BRIEF - Repeat the lines that follow, leaving nothing out.

DATA EXCERPT -
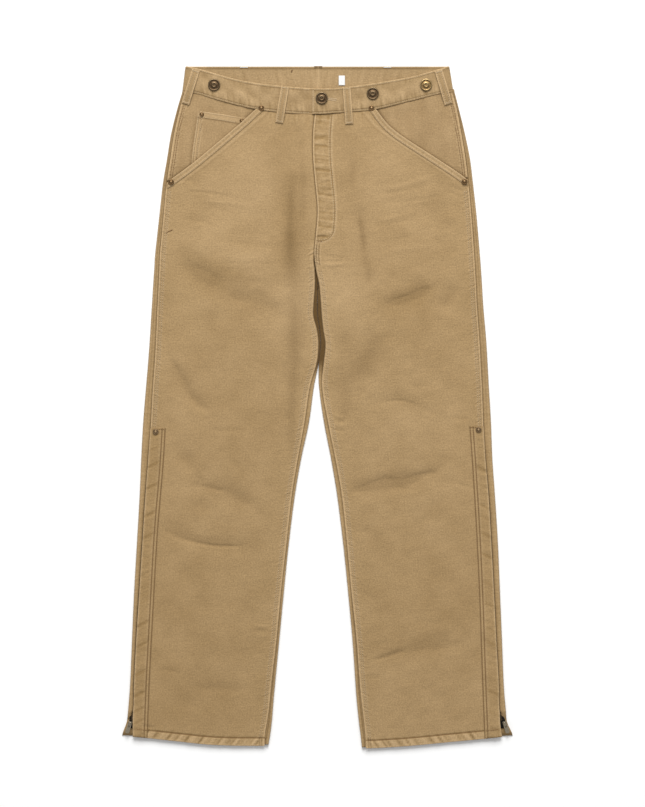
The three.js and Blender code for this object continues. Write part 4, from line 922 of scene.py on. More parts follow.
# Soft dark bands down the fronts, where folds run with the light: their depth is an amount of dirt.
DARK_BANDS = named_rows(
    Fold,
    (-40, 362, -45, 250, 0, 6, 0.20), (-46, 285, -42, 190, 0, 11, 0.22),
    (-40, 190, -36, 60, 0, 10, 0.16), (-34, 90, -40, -85, -3, 8, 0.16),
    (-23, 391, -23, 296, 0, 5, 0.12), (66, 306, 76, 236, 0, 4, 0.24),
    (76, 240, 84, 192, 0, 7, 0.16), (55, 391, 55, 348, 0, 6, 0.12), (96, 122, 46, 30, 6, 17, 0.17),
    (45, 36, 42, -22, 0, 9, 0.12), (-2, 269.5, 13.5, 270.5, 1.5, 1.6, 0.5),
    (-3, 262, -6, 230, 2, 1.6, 0.3),
)


def front_wear(side, x, y, to_in, to_out, above_hem):
    """Where a front has faded and where it has stayed dark."""
    fade = 0.34 + sum(
        patch.amount * hump(x, patch.x, patch.wide) * hump(y, patch.y, patch.tall) for patch in PATCHES
    )
    relief = front_sewing(side, x, y)
    ropes = hem_ropes(side, x * side.sign, above_hem)
    fade = fade + 0.6 * np.clip(relief, -0.5, 0.7)
    fade = fade + 0.5 * hump(above_hem, 0, 1.6) + 0.3 * ropes
    folds = fold_total(x, y, LARGE_FOLDS) + fold_total(x, y, FINE_FOLDS)
    soil = 0.085 * np.clip(-folds, 0, 2.4) + fold_total(x, y, DARK_BANDS)
    fade = fade + 0.2 * np.clip(folds, 0, 1)
    soil = soil + 0.35 * np.clip(-1.5 * ropes - 0.3, 0, 1)
    sewn, leg = out_seam_share(y), below_crotch(y)
    fade = fade + 0.6 * sewn * hump(to_out, 0.9, 1.1)
    soil = soil + 0.3 * sewn * hump(to_out, 2.9, 0.9)
    for place in SEAM_LINES:
        soil = soil + 0.36 * (leg * hump(to_in, place, 0.9) + sewn * hump(to_out, place, 0.9))
    past_edge = slant_at(side, y) - x * side.sign
    fade = fade + 0.28 * hump(past_edge, 20.5, 2.6)
    soil = soil + 0.14 * hump(past_edge, 26.0, 2.6)
    rise = smooth(y, CROTCH_Y, CROTCH_Y + 14)
    if side.sign > 0:
        fade = fade + 0.95 * rise * hump(to_in, 0.6, 1.3)
        past = past_fly(to_in, y)
        on_fly = (1 - smooth(past, -1, 1)) * smooth(to_in, 1, 4)
        fade = fade + on_fly * (0.5 * np.clip(relief - 0.3, -0.5, 0.6) - 0.16)
        fade = fade + humps(past, (1.4, 1.3, 0.5), (-3.4, 1.2, 0.3))
        soil = soil + 0.2 * hump(past, -1.2, 1.1)
        strip = inside(y, CROTCH_Y + 6, FLY_STITCH_FOOT_Y - 3, 3)
        soil = soil + strip * humps(to_in, (CROTCH_WIDTH + 0.6, 1.1, 0.6), (3.1, 0.8, 0.4))
        fade = fade + strip * humps(to_in, (1.6, 0.9, 0.35), (5.2, 0.9, 0.35), (9.0, 1.2, 0.35))
        soil = soil + 0.22 * rise * hump(to_in, 3.4, 1.2)
    else:
        soil = soil + 1.0 * rise * (1 - smooth(to_in, -0.5, 2.6))
    fade = fade + 0.5 * (1 - rise) * hump(to_in, 0.9, 1.1)
    gap = smooth(y, 40, 90) * (1 - smooth(y, 228, 246))
    soil = soil + 1.1 * gap * hump(to_in, -1.0, 2.1)
    soil = soil + 0.4 * hump(band_low(x) - y, 0, 2.5)
    soil = soil + 0.6 * hump(above_hem, HEM_DEPTH + 0.6, 1.3)
    return fade, soil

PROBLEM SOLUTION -
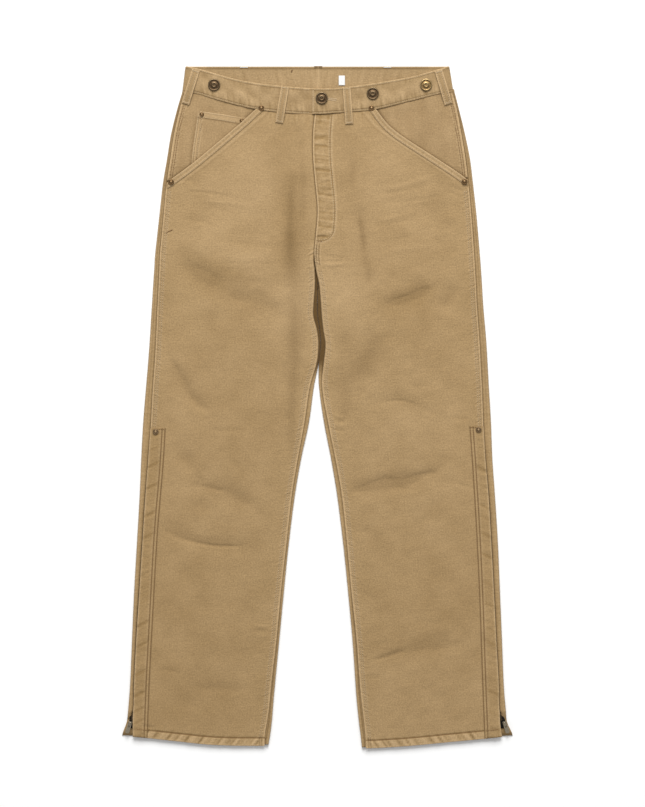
The three.js and Blender code for this object continues. Write part 4, from line 922 of scene.py on. More parts follow.
# Soft dark bands down the fronts, where folds run with the light: their depth is an amount of dirt.
DARK_BANDS = named_rows(
    Fold,
    (-40, 362, -45, 250, 0, 6, 0.20), (-46, 285, -42, 190, 0, 11, 0.22),
    (-40, 190, -36, 60, 0, 10, 0.16), (-34, 90, -40, -85, -3, 8, 0.16),
    (-23, 391, -23, 296, 0, 5, 0.12), (66, 306, 76, 236, 0, 4, 0.24),
    (76, 240, 84, 192, 0, 7, 0.16), (55, 391, 55, 348, 0, 6, 0.12), (96, 122, 46, 30, 6, 17, 0.17),
    (45, 36, 42, -22, 0, 9, 0.12), (-2, 269.5, 13.5, 270.5, 1.5, 1.6, 0.5),
    (-3, 262, -6, 230, 2, 1.6, 0.3),
)


def front_wear(side, x, y, to_in, to_out, above_hem):
    """Where a front has faded and where it has stayed dark."""
    fade = 0.34 + sum(
        patch.amount * hump(x, patch.x, patch.wide) * hump(y, patch.y, patch.tall) for patch in PATCHES
    )
    relief = front_sewing(side, x, y)
    ropes = hem_ropes(side, x * side.sign, above_hem)
    fade = fade + 0.6 * np.clip(relief, -0.5, 0.7)
    fade = fade + 0.5 * hump(above_hem, 0, 1.6) + 0.3 * ropes
    folds = fold_total(x, y, LARGE_FOLDS) + fold_total(x, y, FINE_FOLDS)
    soil = 0.085 * np.clip(-folds, 0, 2.4) + fold_total(x, y, DARK_BANDS)
    fade = fade + 0.2 * np.clip(folds, 0, 1)
    soil = soil + 0.35 * np.clip(-1.5 * ropes - 0.3, 0, 1)
    sewn, leg = out_seam_share(y), below_crotch(y)
    fade = fade + 0.6 * sewn * hump(to_out, 0.9, 1.1)
    soil = soil + 0.3 * sewn * hump(to_out, 2.9, 0.9)
    for place in SEAM_LINES:
        soil = soil + 0.36 * (leg * hump(to_in, place, 0.9) + sewn * hump(to_out, place, 0.9))
    past_edge = slant_at(side, y) - x * side.sign
    fade = fade + 0.28 * hump(past_edge, 20.5, 2.6)
    soil = soil + 0.14 * hump(past_edge, 26.0, 2.6)
    rise = smooth(y, CROTCH_Y, CROTCH_Y + 14)
    if side.sign > 0:
        fade = fade + 0.95 * rise * hump(to_in, 0.6, 1.3)
        past = past_fly(to_in, y)
        on_fly = (1 - smooth(past, -1, 1)) * smooth(to_in, 1, 4)
        fade = fade + on_fly * (0.5 * np.clip(relief - 0.3, -0.5, 0.6) - 0.16)
        fade = fade + humps(past, (1.4, 1.3, 0.5), (-3.4, 1.2, 0.3))
        soil = soil + 0.2 * hump(past, -1.2, 1.1)
        strip = inside(y, CROTCH_Y + 6, FLY_STITCH_FOOT_Y - 3, 3)
        soil = soil + strip * humps(to_in, (CROTCH_WIDTH + 0.6, 1.1, 0.6), (3.1, 0.8, 0.4))
        fade = fade + strip * humps(to_in, (1.6, 0.9, 0.35), (5.2, 0.9, 0.35), (9.0, 1.2, 0.35))
        soil = soil + 0.22 * rise * hump(to_in, 3.4, 1.2)
    else:
        soil = soil + 1.0 * rise * (1 - smooth(to_in, -0.5, 2.6))
    fade = fade + 0.5 * (1 - rise) * hump(to_in, 0.9, 1.1)
    gap = smooth(y, 40, 90) * (1 - smooth(y, 228, 246))
    soil = soil + 1.1 * gap * hump(to_in, -1.0, 2.1)
    soil = soil + 0.4 * hump(band_low(x) - y, 0, 2.5)
    soil = soil + 0.6 * hump(above_hem, HEM_DEPTH + 0.6, 1.3)
    return fade, soil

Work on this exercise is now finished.